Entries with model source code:
>> BEGIN

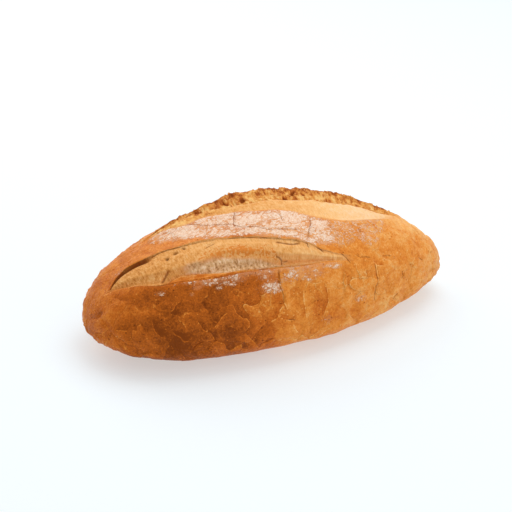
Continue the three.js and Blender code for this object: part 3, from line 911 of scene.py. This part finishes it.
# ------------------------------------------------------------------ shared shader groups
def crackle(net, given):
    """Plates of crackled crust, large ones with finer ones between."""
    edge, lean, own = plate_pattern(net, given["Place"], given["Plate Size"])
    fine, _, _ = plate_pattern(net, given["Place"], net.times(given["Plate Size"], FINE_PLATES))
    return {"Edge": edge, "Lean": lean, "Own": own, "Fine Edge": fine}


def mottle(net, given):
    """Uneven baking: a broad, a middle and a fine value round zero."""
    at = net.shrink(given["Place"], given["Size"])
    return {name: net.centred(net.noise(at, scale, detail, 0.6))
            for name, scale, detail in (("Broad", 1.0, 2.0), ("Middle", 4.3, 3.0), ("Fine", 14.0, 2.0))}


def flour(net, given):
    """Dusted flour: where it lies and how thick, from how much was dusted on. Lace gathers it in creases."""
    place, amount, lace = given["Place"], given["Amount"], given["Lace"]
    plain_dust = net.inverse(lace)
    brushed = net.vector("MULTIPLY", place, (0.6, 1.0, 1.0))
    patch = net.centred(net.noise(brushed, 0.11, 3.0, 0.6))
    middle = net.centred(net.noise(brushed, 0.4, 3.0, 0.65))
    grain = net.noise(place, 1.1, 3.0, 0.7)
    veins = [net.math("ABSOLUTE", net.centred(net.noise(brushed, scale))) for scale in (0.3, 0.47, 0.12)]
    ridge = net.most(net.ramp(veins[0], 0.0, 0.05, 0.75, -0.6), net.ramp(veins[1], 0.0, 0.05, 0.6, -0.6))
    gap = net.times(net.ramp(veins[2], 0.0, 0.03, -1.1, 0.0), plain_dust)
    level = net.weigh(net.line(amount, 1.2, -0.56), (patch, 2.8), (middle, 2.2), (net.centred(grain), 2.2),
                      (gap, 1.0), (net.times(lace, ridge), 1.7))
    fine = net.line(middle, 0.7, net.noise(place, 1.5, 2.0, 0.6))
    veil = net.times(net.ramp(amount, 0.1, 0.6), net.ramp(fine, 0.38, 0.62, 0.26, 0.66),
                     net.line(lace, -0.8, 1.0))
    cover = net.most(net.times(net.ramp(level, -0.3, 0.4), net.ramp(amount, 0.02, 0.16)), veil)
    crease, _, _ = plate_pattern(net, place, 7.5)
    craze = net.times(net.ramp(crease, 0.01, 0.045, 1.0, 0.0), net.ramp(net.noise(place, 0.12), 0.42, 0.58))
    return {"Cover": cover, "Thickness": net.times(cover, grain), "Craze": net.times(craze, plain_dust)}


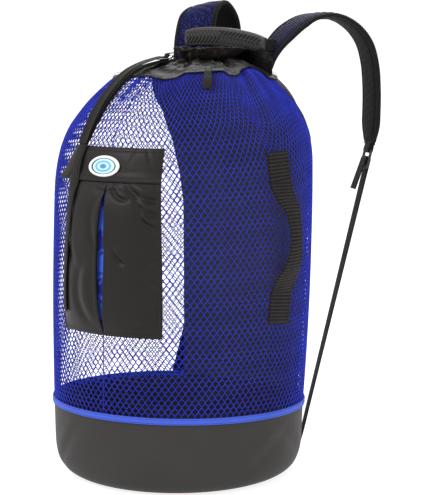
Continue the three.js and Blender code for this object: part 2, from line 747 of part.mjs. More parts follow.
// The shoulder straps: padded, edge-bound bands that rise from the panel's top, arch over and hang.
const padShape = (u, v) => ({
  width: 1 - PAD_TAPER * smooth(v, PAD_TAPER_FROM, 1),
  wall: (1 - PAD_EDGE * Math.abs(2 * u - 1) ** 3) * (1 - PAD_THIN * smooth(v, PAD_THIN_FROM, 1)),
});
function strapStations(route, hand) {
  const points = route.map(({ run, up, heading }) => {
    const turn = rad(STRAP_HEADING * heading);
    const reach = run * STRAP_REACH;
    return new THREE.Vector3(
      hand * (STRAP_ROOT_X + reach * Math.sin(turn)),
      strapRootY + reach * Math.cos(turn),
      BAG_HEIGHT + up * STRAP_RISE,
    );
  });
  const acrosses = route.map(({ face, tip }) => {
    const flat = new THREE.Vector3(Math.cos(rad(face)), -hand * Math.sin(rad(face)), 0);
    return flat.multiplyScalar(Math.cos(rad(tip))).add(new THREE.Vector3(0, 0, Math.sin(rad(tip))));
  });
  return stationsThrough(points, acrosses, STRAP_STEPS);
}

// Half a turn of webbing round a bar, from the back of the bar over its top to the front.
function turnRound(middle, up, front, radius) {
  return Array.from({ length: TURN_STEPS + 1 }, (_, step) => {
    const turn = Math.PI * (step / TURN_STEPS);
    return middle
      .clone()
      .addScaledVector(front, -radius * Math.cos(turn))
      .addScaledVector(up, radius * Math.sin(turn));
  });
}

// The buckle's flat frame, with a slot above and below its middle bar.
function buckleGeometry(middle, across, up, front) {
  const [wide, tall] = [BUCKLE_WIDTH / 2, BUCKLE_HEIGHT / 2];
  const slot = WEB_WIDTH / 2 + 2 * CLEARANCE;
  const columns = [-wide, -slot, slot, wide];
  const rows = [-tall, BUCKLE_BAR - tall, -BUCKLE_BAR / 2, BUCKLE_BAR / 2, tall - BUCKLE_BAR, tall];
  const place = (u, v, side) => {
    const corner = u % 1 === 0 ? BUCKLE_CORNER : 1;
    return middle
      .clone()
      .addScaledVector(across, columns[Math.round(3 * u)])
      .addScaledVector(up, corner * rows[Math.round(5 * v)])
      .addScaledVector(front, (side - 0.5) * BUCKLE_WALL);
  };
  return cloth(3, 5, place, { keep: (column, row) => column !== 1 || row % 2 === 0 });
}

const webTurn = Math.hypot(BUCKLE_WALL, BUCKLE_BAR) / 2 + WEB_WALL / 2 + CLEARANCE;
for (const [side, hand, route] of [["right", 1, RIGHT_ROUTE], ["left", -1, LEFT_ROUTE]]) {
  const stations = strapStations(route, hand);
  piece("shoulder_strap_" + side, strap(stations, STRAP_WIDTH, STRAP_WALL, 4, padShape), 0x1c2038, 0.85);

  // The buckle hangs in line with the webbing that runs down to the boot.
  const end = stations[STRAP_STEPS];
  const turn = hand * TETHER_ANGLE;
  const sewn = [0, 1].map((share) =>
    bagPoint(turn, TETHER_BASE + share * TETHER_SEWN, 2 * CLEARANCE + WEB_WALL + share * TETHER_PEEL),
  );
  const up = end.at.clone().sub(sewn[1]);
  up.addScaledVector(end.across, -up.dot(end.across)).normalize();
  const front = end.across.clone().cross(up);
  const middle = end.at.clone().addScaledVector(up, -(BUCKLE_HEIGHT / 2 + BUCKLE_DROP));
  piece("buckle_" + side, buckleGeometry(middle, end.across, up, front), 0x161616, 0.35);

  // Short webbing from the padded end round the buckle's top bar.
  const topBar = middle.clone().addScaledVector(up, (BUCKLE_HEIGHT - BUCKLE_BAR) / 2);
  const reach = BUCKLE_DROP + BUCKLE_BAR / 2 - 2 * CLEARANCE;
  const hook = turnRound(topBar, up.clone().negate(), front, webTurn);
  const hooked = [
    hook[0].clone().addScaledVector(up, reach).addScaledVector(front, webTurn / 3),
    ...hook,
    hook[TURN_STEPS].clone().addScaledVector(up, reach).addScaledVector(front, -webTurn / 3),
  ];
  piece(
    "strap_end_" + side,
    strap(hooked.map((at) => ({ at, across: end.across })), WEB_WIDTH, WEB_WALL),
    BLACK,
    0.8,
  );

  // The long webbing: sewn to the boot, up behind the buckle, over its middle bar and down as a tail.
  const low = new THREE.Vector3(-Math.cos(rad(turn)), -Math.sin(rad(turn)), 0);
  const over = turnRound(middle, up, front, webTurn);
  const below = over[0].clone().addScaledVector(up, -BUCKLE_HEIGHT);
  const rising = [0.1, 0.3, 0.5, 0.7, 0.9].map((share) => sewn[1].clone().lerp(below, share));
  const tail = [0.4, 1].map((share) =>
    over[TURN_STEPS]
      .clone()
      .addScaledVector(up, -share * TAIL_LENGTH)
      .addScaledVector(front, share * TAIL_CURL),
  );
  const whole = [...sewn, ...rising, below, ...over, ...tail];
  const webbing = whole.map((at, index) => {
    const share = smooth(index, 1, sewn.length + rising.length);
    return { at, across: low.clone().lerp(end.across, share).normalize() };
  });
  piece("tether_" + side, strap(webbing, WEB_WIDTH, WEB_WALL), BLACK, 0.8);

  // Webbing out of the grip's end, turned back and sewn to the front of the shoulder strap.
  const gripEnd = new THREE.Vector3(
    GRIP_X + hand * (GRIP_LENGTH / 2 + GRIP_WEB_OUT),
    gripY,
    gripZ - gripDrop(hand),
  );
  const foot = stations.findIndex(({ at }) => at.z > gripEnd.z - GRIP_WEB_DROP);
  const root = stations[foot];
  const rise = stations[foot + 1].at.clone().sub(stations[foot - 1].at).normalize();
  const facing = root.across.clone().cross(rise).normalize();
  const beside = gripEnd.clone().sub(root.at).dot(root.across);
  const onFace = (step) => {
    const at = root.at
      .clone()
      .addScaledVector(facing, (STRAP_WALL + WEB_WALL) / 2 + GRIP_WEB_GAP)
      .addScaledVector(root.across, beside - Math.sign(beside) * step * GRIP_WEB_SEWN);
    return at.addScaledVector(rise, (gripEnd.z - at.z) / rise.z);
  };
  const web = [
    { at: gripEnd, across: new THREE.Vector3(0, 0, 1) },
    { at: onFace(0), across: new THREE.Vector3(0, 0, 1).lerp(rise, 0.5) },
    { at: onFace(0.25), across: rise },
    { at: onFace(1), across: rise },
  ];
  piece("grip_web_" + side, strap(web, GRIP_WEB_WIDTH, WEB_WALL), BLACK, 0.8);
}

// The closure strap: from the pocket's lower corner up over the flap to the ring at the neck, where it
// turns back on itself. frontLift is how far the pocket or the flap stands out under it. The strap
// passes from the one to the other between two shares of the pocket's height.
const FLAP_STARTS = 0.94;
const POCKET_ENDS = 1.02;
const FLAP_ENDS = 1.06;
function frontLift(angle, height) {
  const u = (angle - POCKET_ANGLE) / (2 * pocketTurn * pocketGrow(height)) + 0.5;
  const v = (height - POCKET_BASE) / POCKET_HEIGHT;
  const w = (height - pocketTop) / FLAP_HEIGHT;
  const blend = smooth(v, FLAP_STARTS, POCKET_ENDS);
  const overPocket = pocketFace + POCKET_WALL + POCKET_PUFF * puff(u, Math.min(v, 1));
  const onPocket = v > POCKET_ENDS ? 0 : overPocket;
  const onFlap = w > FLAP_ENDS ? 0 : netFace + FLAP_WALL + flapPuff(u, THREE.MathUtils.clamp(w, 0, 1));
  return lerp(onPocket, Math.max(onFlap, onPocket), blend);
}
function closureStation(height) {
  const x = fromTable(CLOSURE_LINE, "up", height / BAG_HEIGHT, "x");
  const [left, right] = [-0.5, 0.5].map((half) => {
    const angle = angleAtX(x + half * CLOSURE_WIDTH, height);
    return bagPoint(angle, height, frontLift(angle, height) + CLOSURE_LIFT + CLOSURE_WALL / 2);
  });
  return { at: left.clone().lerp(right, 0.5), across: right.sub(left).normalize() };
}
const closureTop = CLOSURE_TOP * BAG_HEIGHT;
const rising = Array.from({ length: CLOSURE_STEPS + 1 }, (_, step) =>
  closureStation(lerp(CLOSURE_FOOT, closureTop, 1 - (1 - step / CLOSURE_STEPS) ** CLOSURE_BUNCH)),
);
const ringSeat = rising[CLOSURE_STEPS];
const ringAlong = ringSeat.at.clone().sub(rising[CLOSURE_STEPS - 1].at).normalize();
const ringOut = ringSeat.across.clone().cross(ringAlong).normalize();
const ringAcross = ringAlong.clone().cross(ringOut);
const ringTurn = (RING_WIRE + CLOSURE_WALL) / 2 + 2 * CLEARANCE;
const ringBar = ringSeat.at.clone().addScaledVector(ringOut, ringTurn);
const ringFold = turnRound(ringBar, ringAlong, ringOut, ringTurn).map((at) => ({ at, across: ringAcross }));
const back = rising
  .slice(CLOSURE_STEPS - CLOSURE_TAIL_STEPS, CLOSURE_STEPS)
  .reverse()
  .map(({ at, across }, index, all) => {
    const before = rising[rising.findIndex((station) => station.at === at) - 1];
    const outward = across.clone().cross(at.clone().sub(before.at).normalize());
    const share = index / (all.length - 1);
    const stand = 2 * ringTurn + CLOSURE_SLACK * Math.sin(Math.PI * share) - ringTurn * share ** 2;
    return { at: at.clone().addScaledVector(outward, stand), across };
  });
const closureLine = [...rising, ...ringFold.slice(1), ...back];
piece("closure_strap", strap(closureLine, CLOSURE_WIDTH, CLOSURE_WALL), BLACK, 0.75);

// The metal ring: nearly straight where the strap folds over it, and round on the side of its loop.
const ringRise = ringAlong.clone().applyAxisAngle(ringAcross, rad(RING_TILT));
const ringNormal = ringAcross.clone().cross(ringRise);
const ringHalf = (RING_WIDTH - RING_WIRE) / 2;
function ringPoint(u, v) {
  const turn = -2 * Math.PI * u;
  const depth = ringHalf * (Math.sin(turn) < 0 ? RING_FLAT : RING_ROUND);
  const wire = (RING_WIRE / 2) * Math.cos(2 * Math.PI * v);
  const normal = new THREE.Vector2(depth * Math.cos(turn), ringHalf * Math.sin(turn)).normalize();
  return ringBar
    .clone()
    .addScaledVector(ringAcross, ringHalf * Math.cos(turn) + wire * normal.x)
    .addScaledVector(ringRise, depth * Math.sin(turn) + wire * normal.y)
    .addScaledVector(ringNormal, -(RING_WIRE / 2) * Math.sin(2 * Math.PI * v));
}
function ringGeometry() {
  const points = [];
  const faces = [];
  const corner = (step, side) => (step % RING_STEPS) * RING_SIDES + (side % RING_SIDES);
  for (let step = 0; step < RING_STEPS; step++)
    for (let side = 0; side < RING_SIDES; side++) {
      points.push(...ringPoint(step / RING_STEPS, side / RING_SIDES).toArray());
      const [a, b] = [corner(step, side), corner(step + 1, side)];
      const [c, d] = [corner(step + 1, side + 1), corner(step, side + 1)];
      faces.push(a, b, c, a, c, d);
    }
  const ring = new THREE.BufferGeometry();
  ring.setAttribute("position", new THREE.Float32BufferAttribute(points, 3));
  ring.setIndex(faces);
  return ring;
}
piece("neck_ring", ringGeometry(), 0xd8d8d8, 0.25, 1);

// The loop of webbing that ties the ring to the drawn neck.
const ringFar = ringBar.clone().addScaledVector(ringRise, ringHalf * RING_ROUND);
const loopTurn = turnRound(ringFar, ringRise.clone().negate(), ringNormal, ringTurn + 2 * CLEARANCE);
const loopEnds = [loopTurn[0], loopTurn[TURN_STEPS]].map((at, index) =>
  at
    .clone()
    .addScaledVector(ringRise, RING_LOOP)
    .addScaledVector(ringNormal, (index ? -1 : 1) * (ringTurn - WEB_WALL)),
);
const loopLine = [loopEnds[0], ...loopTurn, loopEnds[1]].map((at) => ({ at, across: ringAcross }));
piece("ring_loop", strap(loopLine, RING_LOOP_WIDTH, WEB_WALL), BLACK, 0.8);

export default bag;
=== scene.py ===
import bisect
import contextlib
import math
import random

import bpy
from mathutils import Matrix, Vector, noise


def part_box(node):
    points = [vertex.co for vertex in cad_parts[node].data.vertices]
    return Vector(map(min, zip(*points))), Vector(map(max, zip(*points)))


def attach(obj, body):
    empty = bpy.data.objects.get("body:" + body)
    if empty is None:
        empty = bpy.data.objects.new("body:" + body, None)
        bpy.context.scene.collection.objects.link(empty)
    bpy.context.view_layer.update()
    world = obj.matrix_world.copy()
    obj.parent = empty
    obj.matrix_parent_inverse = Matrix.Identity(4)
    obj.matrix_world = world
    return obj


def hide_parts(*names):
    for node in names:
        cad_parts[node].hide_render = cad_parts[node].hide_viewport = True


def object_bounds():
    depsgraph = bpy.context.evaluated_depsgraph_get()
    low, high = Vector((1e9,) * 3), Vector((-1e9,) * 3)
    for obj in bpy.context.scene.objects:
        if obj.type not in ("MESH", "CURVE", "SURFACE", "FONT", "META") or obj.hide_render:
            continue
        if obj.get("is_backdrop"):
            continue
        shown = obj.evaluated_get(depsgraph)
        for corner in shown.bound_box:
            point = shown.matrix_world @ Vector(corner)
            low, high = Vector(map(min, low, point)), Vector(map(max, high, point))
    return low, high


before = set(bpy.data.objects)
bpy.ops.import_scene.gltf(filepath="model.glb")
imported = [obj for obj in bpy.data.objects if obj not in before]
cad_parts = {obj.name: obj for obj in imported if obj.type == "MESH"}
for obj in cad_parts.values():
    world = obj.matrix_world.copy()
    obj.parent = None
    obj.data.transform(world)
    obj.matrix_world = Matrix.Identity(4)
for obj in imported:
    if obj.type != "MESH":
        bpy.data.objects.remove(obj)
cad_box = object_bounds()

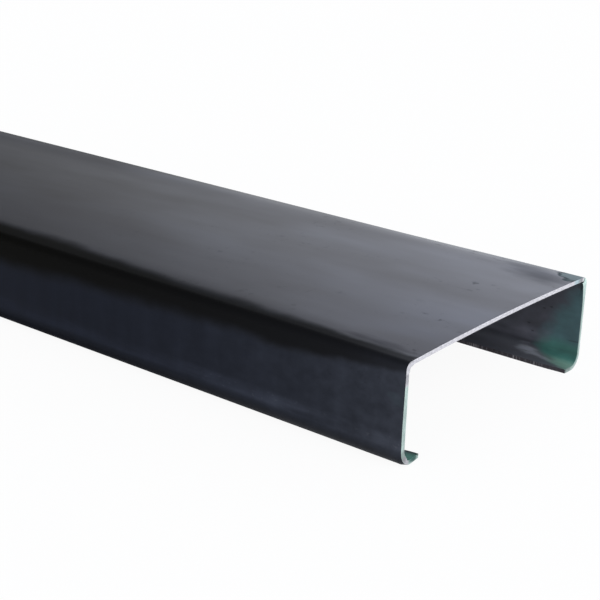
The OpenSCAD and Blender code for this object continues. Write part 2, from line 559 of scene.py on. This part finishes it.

>> END

* _What to work on_: All lines from the one with "obj.parent = empty" through the final line above are to be quoted exactly; quote no other line.

* _Final answer_:
    obj.parent = empty
    obj.matrix_parent_inverse = Matrix.Identity(4)
    obj.matrix_world = world
    return obj


def hide_parts(*names):
    for node in names:
        cad_parts[node].hide_render = cad_parts[node].hide_viewport = True


def object_bounds():
    depsgraph = bpy.context.evaluated_depsgraph_get()
    low, high = Vector((1e9,) * 3), Vector((-1e9,) * 3)
    for obj in bpy.context.scene.objects:
        if obj.type not in ("MESH", "CURVE", "SURFACE", "FONT", "META") or obj.hide_render:
            continue
        if obj.get("is_backdrop"):
            continue
        shown = obj.evaluated_get(depsgraph)
        for corner in shown.bound_box:
            point = shown.matrix_world @ Vector(corner)
            low, high = Vector(map(min, low, point)), Vector(map(max, high, point))
    return low, high


before = set(bpy.data.objects)
bpy.ops.import_scene.gltf(filepath="model.glb")
imported = [obj for obj in bpy.data.objects if obj not in before]
cad_parts = {obj.name: obj for obj in imported if obj.type == "MESH"}
for obj in cad_parts.values():
    world = obj.matrix_world.copy()
    obj.parent = None
    obj.data.transform(world)
    obj.matrix_world = Matrix.Identity(4)
for obj in imported:
    if obj.type != "MESH":
        bpy.data.objects.remove(obj)
cad_box = object_bounds()

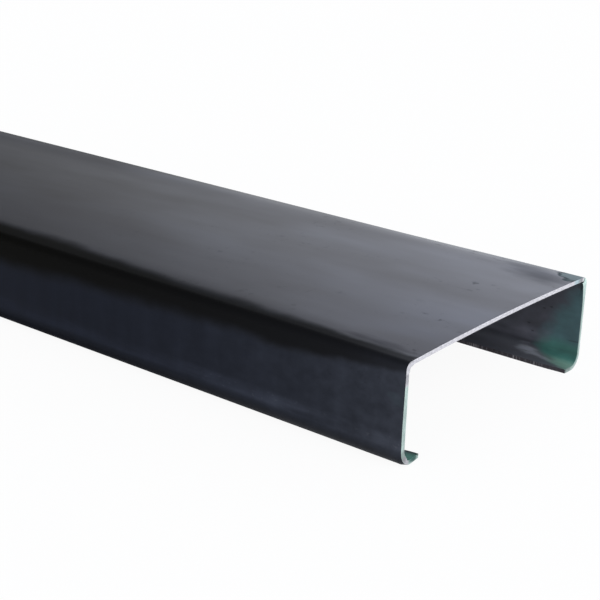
The OpenSCAD and Blender code for this object continues. Write part 2, from line 559 of scene.py on. This part finishes it.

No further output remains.